* [WORK TO BE COMPLETED] Quote exactly, and only, the lines from the one with "Write the three.js" down to the one with "const RAISED_TOP = 4;", both included.
-- -- --
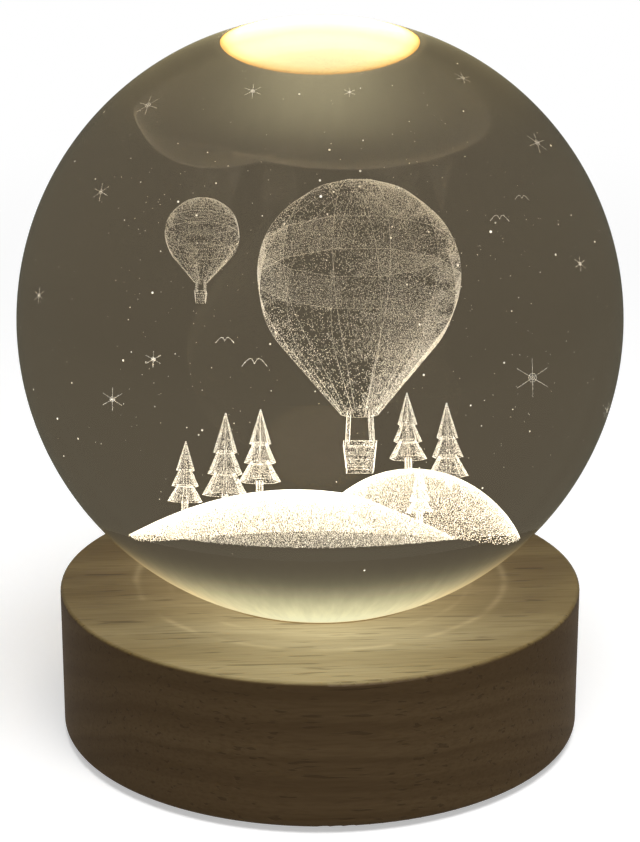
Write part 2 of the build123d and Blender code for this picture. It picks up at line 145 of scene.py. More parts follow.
class Finish(Graph):
    """A finish for the lamp's surfaces. Its patterns are laid out in millimetres."""

    def __init__(self, name):
        self.material = bpy.data.materials.new(name)
        self.material.use_nodes = True
        super().__init__(self.material.node_tree)
        self.tree.nodes.clear()

    def millimetres(self, turn=(0, 0, 0), stretch=(1, 1, 1)):
        """The piece's own place in millimetres, turned and stretched along the lamp's axes."""
        place = self.node("ShaderNodeTexCoord", {}, {}, "Object")
        scale = [1000 * share for share in stretch]
        return self.node("ShaderNodeMapping", {}, {"Vector": place, "Rotation": turn, "Scale": scale})

    def clouds(self, vector, size, detail=2.0):
        """Noise from 0 to 1 whose clouds are about that many millimetres across."""
        values = {"Vector": vector, "Scale": 1 / size, "Detail": detail}
        return self.node("ShaderNodeTexNoise", {}, values)

    def blend(self, share, first, second, mode="MIX"):
        settings = {"data_type": "RGBA", "blend_type": mode}
        values = {"Factor_Float": share, "A_Color": first, "B_Color": second}
        return self.node("ShaderNodeMix", settings, values, "Result_Color")

    def relief(self, height, depth):
        """Bumps of that depth in millimetres."""
        return self.node("ShaderNodeBump", {}, {"Height": height, "Distance": depth / 1000})

    def mix(self, share, first, second):
        """One shader turning into another."""
        values = {"Fac": share, "Shader": first, "Shader_001": second}
        return self.node("ShaderNodeMixShader", {}, values)

    def glowing(self, colour, strength):
        return self.node("ShaderNodeEmission", {}, {"Color": colour, "Strength": strength})

    def close(self, shader):
        self.node("ShaderNodeOutputMaterial", {}, {"Surface": shader})
        return self.material

    def solid(self, values):
        """Ends the finish with a solid surface."""
        return self.close(self.node("ShaderNodeBsdfPrincipled", {}, values))


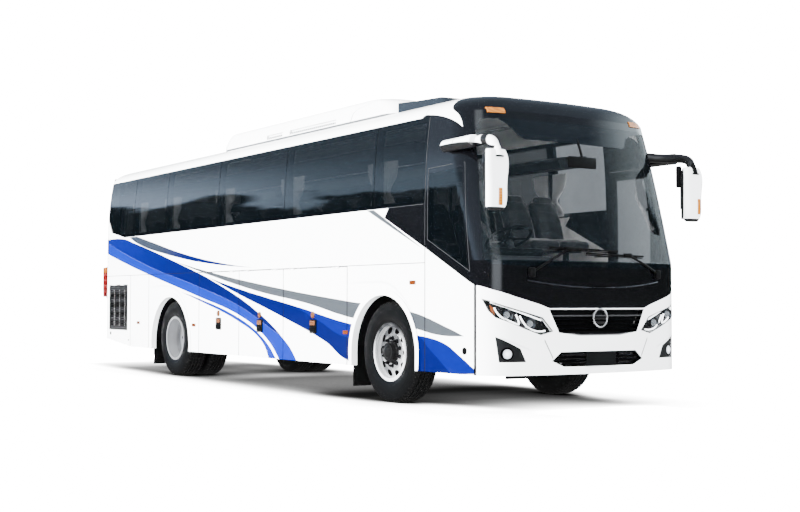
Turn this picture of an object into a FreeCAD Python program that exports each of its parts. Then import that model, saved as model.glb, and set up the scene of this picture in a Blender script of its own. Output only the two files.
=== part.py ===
import FreeCAD
import Part
import math
import os

V = FreeCAD.Vector

# A ten-metre touring coach with right-hand drive, in millimetres.
# X points forward, Y to the coach's left, Z up from the road.
# Lengths are laid out from the front axle and moved to the middle of the coach at the end.

# overall size
HALF_W = 1250.0
NOSE_X = 1855.0
TAIL_X = -8100.0
FRONT_MOST = 1960.0
PLATE_T = 8.0
PIN_BACK = 12.0
SHIFT_X = -(FRONT_MOST + TAIL_X - PIN_BACK) / 2.0

# body shell
WALL = 60.0
GLASS = 10.0
GAP = 7.0
SKIRT_Z = 354.0
NOSE_R = 5000.0
NOSE_CORNER_R = 340.0
TAIL_R = 9000.0
TAIL_CORNER_R = 210.0
WAIST_Z = 1410.0
CANT_Z = 2840.0

# levels of the leaning upper body: height, half width, lean of the nose, lean of the tail
MID_LEVELS = [
    (1410.0, 1250.0, 0.0, 0.0),
    (1970.0, 1249.0, 147.0, 0.0),
    (2420.0, 1231.0, 265.0, 12.0),
    (2840.0, 1185.0, 372.0, 50.0),
]
# levels of the roof, with the share of the wall that is taken off the height inside
TOP_LEVELS = [
    (2840.0, 1185.0, 372.0, 50.0, 0.0),
    (2930.0, 1130.0, 450.0, 100.0, 0.4),
    (3000.0, 990.0, 560.0, 220.0, 0.75),
    (3045.0, 800.0, 780.0, 420.0, 0.95),
    (3075.0, 500.0, 1150.0, 760.0, 1.0),
]

# seams along the side
TAIL_SEAM_X = -7930.0
FLAP_XS = [-4480.0, -3300.0, -2150.0, -720.0]
FLAP_TOP_Z = 1398.0
FLAP_HOLE_Z = 1408.0
NOSE_SEAM_X = 1530.0
BAND_Z0 = 1979.0
BAND_Z1 = 2838.0
BAND_FRONT_X = 730.0
WINDOW_XS = [-6810.0, -5610.0, -3940.0, -2140.0, -200.0]
POST_HALF = 55.0

# panel hinges: the pin lies a little outside the skin and above the panel's edge
PIN_R = 5.0
PIN_OUT = 3.0
PIN_DROP = 5.0
LUG_R = 9.0
LUG_W = 24.0
FLAP_AXIS_Z = FLAP_TOP_Z + PIN_DROP
GRILLE_ROWS = 22
GRILLE_COLUMNS = 3
LAMP_PROUD = 10
WIPER_PROUD = 26
# wipers: pivot, the blade's joint, and the blade from end to end, as (y, z)
WIPERS = [(-800, (-368, 1524), ((-590, 1532), (230, 1508))), (800, (363, 1478), ((590, 1468), (-170, 1482)))]
UNIT_FRONT_X = -230
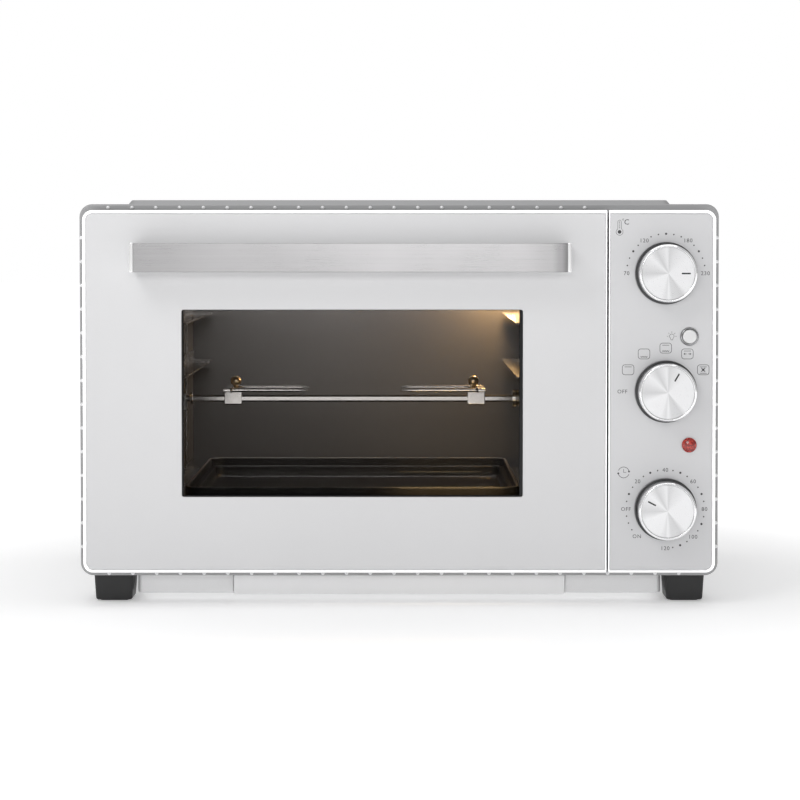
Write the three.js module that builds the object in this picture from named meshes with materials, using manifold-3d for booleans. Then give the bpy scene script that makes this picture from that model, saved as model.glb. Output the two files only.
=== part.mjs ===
// Countertop rotisserie oven: a drop-down glass door on the left, a control panel on the right,
// a turning spit with two forks, a baking tray on the lowest rack and a pull-out crumb tray underneath.
// Millimetres, +Z up, +X to the right, the door faces -Y. The origin is on the worktop, under the middle
// of the oven. Everything is drawn with y = 0 on the door's face and moved back at the end.
import * as THREE from 'three';
import { mergeVertices } from 'three/addons/utils/BufferGeometryUtils.js';
import Module from 'manifold-3d';

const wasm = await Module();
wasm.setup();

// ---- Driving dimensions ----
const GAP = 0.3; // clearance between pieces that touch
const SHEET = 1.2; // sheet metal thickness
const WIDTH = 545; // casing
const CASING_BASE = 23.5; // underside of the casing, which is also the height of the feet
const CASING_TOP = 341;
const CASING_CORNER = 11;
const FRAME_Y = 22; // front edge of the casing, behind the door's face
const CASING_BACK = 348;
const MARGIN = 5.4; // how far door and panel stay inside the casing's outline
const PLATE_CORNER = 8.5; // outer corners of door and panel
const EDGE_ROUND = 2.4; // rounding of their front edges
const SPLIT_X = 176.1; // middle of the gap between door and panel
const SPLIT_GAP = 1.6;
const HANDLE_REACH = 34; // handle's front, ahead of the door's face
const REAR_BULGE = 8; // raised field of the rear panel
const RAISED_TOP = 4; // raised field of the casing's top

const HALF = WIDTH / 2;
const INNER_HALF = HALF - SHEET - GAP;
const PLATE_LEFT = -HALF + MARGIN;
const PLATE_RIGHT = HALF - MARGIN;
const PLATE_BOTTOM = CASING_BASE + MARGIN;
const PLATE_TOP = CASING_TOP - MARGIN;
const DOOR_RIGHT = SPLIT_X - SPLIT_GAP / 2;
const PANEL_LEFT = SPLIT_X + SPLIT_GAP / 2;
const DOOR_DEPTH = 16; // outer pan of the door
const DOOR_BACK = 18; // inner face of the door

// Cavity, inside faces
const CAVITY = { left: -204, right: 122, front: 25, back: 330, floor: 28, top: 320 };
const CAVITY_MID = (CAVITY.left + CAVITY.right) / 2;
const CRUMB_HOLE = { left: -136, right: 104, front: 48, back: 312 }; // in the cavity's floor
const HEATER = { frontY: 108, rearY: 244, upperZ: 296, lowerZ: 54, radius: 3.6, ferrule: 6, ferruleLong: 7 };
const HANDLE = { left: -223.8, right: 142.9, bottom: 283.6, height: 24.5, strip: 3.2, bend: 7 };
const WINDOW = { left: -183.6, right: 104.4, bottom: 93.4, top: 251.7 };

// Hinge line of the door, and the pivots of its two stays
const HINGE = { y: 8, z: 35.3, pin: 2.5, hole: 2.9 };
const STAY = { y: 10, z: 95, length: 115, height: 9, thick: 2, leftX: -232, rightX: 150 };

// Spit
const SPIT = { y: 175, z: 164.6, square: 6.2, forkOffset: 113.8 };
const FAN = { y: 105, z: 222, radius: 36 };
const RACK_LEVELS = [85.5, 192, 238]; // undersides of the ledges
const LAMP = { y: 290, z: 275, radius: 20 };
const RACK = { front: 30, back: 322, reach: 21, thick: 1.2, ledge: 1.4, lip: 10, bottom: 62, top: 250 };
const TRAY = { half: 146, front: 50, back: 320, bottom: 76, top: 96.2, rim: 9, inset: 6, wall: 1.2, corner: 15 };
const MOTOR = { left: 128, gearbox: 158, back: 172, can: 22 };

// Controls, all on one line or beside it
const KNOB_X = 224.8;
const KNOB = { depth: 19, baseRadius: 26.3, faceRadius: 24.3 };
const KNOB_HEIGHTS = { temperature: 282.5, function: 182.7, timer: 83.2 };
const BUTTON = { x: 244.8, z: 229.1, radius: 5.9, ring: 7.4, reach: 3.5 };
const PILOT = { x: 244.8, z: 137.4, radius: 6.3 };

// Things underneath
const FOOT = { x: 245.5, frontY: 49, rearY: 318, top: 34.3, bottom: 31.5 };
const PLINTH = { half: 225.7, front: 40, back: 335, bottom: 5.5 };
const CRUMB_HALF = 142.7;

// Vents: two rows of upright slots in each side, and louvres in the rear panel
const VENT = { rows: 2, count: 7, y: 232, pitch: 12, width: 4, z: 226, height: 32, rowPitch: 44 };
const GLAND = { x: 215, z: 60, hole: 8.4 };

// ---- Small helpers ----
function solidOf(geometry) {
  const bare = geometry.index ? geometry.toNonIndexed() : geometry.clone();
  for (const name of Object.keys(bare.attributes)) if (name !== 'position') bare.deleteAttribute(name);
  const merged = mergeVertices(bare, 1e-4);
  const vertProperties = merged.attributes.position.array;
  const triVerts = new Uint32Array(merged.index.array);
  return new wasm.Manifold(new wasm.Mesh({ numProp: 3, vertProperties, triVerts }));
}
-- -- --
* [THE OUTPUT]
Write the three.js module that builds the object in this picture from named meshes with materials, using manifold-3d for booleans. Then give the bpy scene script that makes this picture from that model, saved as model.glb. Output the two files only.
=== part.mjs ===
// Countertop rotisserie oven: a drop-down glass door on the left, a control panel on the right,
// a turning spit with two forks, a baking tray on the lowest rack and a pull-out crumb tray underneath.
// Millimetres, +Z up, +X to the right, the door faces -Y. The origin is on the worktop, under the middle
// of the oven. Everything is drawn with y = 0 on the door's face and moved back at the end.
import * as THREE from 'three';
import { mergeVertices } from 'three/addons/utils/BufferGeometryUtils.js';
import Module from 'manifold-3d';

const wasm = await Module();
wasm.setup();

// ---- Driving dimensions ----
const GAP = 0.3; // clearance between pieces that touch
const SHEET = 1.2; // sheet metal thickness
const WIDTH = 545; // casing
const CASING_BASE = 23.5; // underside of the casing, which is also the height of the feet
const CASING_TOP = 341;
const CASING_CORNER = 11;
const FRAME_Y = 22; // front edge of the casing, behind the door's face
const CASING_BACK = 348;
const MARGIN = 5.4; // how far door and panel stay inside the casing's outline
const PLATE_CORNER = 8.5; // outer corners of door and panel
const EDGE_ROUND = 2.4; // rounding of their front edges
const SPLIT_X = 176.1; // middle of the gap between door and panel
const SPLIT_GAP = 1.6;
const HANDLE_REACH = 34; // handle's front, ahead of the door's face
const REAR_BULGE = 8; // raised field of the rear panel
const RAISED_TOP = 4; // raised field of the casing's top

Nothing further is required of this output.